Sunday, August 8, 2010

"This is Burma, and it will be quite unlike any land you know about." (George Orwell, Burmese Days)

s: We have heard that there is a joke going around Yangon that George Orwell wrote not one book about Burma, but three: Burmese Days, Animal Farm, and 1984. It is fitting, then, that the government here requires that internet cafes take screenshots of what their customers are doing every few minutes. With this in mind, some specific stories may be saved for later, particularly to protect the locals we've met along the way.

a: In general, though, we agree that Burma is at once the best and the worst place we've ever visited.

s: This is because of its dramatic authenticity... and because of its dramatic authenticity.

a: Nothing about daily life here is reminiscent of America, which makes our clumsy journey around this nation exhilarating but exhausting. For instance, at a pagoda in Mandalay, we gave 1000 kyat (about $1) to a mother and her diaperless baby. Within seconds a swarm of more mothers with diaperless babies as well as young children surrounded us with a cacophony of pleading hello, hello, hello's while they pointed to their mouths. Flustered, heartsore, and feeling dumb about our initial donation, we darted out of the pagoda, tailed by several of the mass. We searched for our rickshaw drivers, but they were not at our agreed upon location. Ugh. It's moments like this that make Myanmar a really difficult place to be. In no time, though, our drivers came smiling down the road, excited to give us gifts: peanut candies they bought for us while we were in the pagoda. Our drivers. Who had been bicycling our weight all around the unpaved ground in the humid, dusty city of Mandalay. All day long. For a measly five dollar fare. Left. On what should have been their break. To buy us peanut candies. It's moments of unrelenting Burmese kindness like this that make Myanmar so wonderful.

s: So, while not everything about our stay in Mandalay was perfect (and clearly, whoever designed the glitzy Vegas hotel has not visited its grimy namesake), any difficulties were seriously trumped by the ridiculously wonderful Burmese people who will not stop giving me back the $20 bills I keep accidentally sticking in the midst of 3000 kyat. After two days in the city, we caught a night bus to Nyaungshwe, the town bordering Inle Lake. Unfortunately, Amy had gotten a 24-hour bout of heatstroke--

a: It's really hot here.

s: --so the bus ride involved a lot of fanning and trying to give her space to breathe (the latter being pretty ambitious on a Burmese night bus). Luckily, though, Nyaungshwe turned out to be a small, quiet town with vaguely Western cuisine options, so we were able to spend a day just relaxing with mango lassis and coconut water.

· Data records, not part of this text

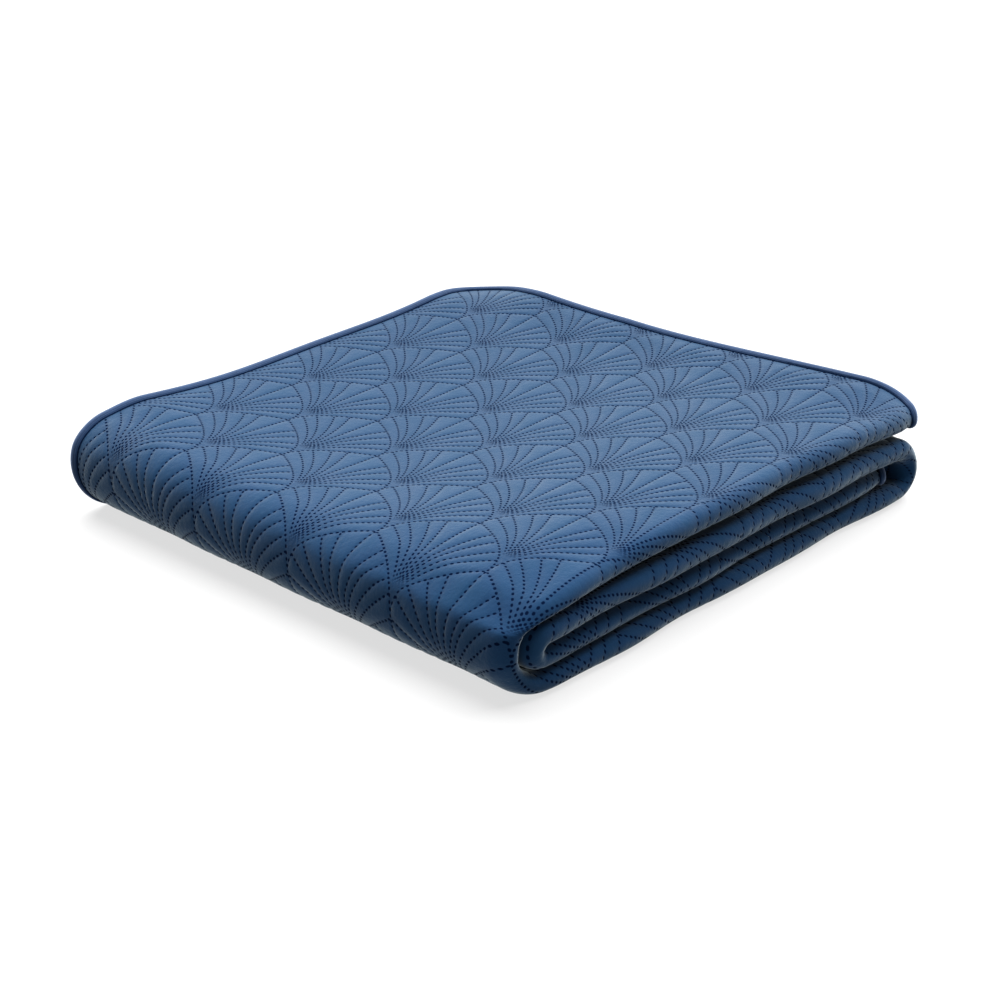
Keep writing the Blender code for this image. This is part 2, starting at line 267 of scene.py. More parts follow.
SECTION = make_section()
PATH = make_path()
CLOTH_WIDTH = curve_length(SECTION)
CLOTH_LENGTH = curve_length(PATH)
PACK_HEIGHT = limb_levels()[-1] + OUTER_LEVEL * LIMBS[-1][1] + CLOTH_THICKNESS / 2
FRONT_FOLD = SECTION[0].length
FRONT_FOLD_END = curve_length(SECTION[:2])
FRONT_FOLD_MIDDLE = (FRONT_FOLD + FRONT_FOLD_END) / 2
HALF_FOLD = curve_length(SECTION[:3])


def along_limbs(column, along):
    """A column of LIMBS at distances along the strip, blended through the turns."""
    row = {limb[0]: limb[column] for limb in LIMBS}
    values = [row["top"], row["bottom"], row["second"], row["third"]]
    result = np.full_like(along, values[0])
    for index, value in enumerate(values[1:]):
        start = curve_length(PATH[: 2 * index + 1])
        turned = soft_step(along, start, start + PATH[2 * index + 1].length)
        result += (value - values[index]) * turned
    return result


def end_recess(across):
    """How far back a layer's end lies, most at the half fold and round the outer fold."""
    recess = LAYER_RECESS * soft_step(across, FRONT_FOLD, HALF_FOLD)
    recess *= 1 - soft_step(across, HALF_FOLD, CLOTH_WIDTH)
    inward = FOLD_CORNER_RADIUS - np.hypot(across - FRONT_FOLD_MIDDLE, FOLD_CORNER_SOFTNESS)
    inward = np.maximum(inward, 0.0)
    return recess + FOLD_CORNER_RADIUS - np.sqrt(FOLD_CORNER_RADIUS**2 - inward**2)


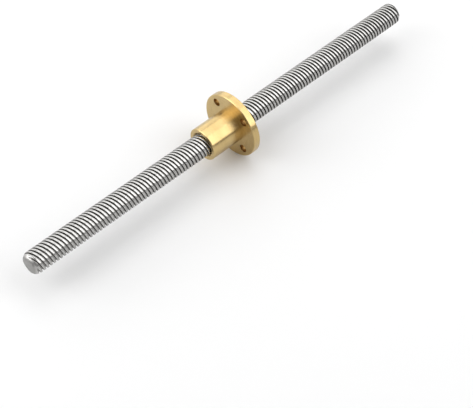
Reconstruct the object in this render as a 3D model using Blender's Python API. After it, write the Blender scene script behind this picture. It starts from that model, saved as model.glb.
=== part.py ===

a: Coconut water doesn't taste so great after a couple of sips.

s: Yeah, but you needed the electrolytes.



a: Okay, fine. Eventually Nurse Sara had found enough coconut water and parmesian cheese to cure me. We took a day trip out on Inle Lake with our new friends, a super nice Israeli couple we met in a taxi from the bus station. All I will say about Inle Lake is that it would take too many words to describe it, and they would fall short anyway. We'll post pictures when we can. Until then, just imagine tons of houses, stores and monasteries on stilts, floating tomato gardens that have to be pinned down with bamboo sticks so they don't float right away, Long Neck tribe families, and white puffy clouds in the sky reflected on the water. At least there's a start.

s: I think it's a sign I've grown too used to south-east Asia that I found myself wondering, "Of course, who wouldn't get to work by canoe?" It was a little bit confusing to realize that I couldn't think of anyone at home who did this, which I rationalized with the fact that I couldn't think of anyone who lived near enough to a river for canoe travel to be practical. You all do have chickens though, right?

a: I'm constantly saying things like "Wow, Sara, look at those five people crammed on that motorcycle," to which she'll reply, "Oh, that's normal here." Or, "Sara, there's no light in this squat toilet," and she'll passively remark, "Yeah, it'll be okay." Or, "Sara, should there be seat belts in this (insert bizarre foreign method of transport)?" --"No, we want to be able to jump off if we're about to hit something." (Don't worry, parents, we're safe.)

s: Finally, you may have noticed occasional switches between the names "Burma" and "Myanmar." This is driving Amy crazy.

a: My name's Amy. Or, Blarfy! YOU decide! It'll be such a fun game for your mind to play every time you try and think of what to call me! YAY!!

s: Which is fair. So, to clarify, they're the same place. But, if you're super curious and have time to kill, I'm sure Google can tell you all about the politics. As Amy implied, there's not really a "right" answer.

a: That's it for now. So, in the words of a pleasant Burmese shop owner, "Thank you for your comings." To our blog, that is.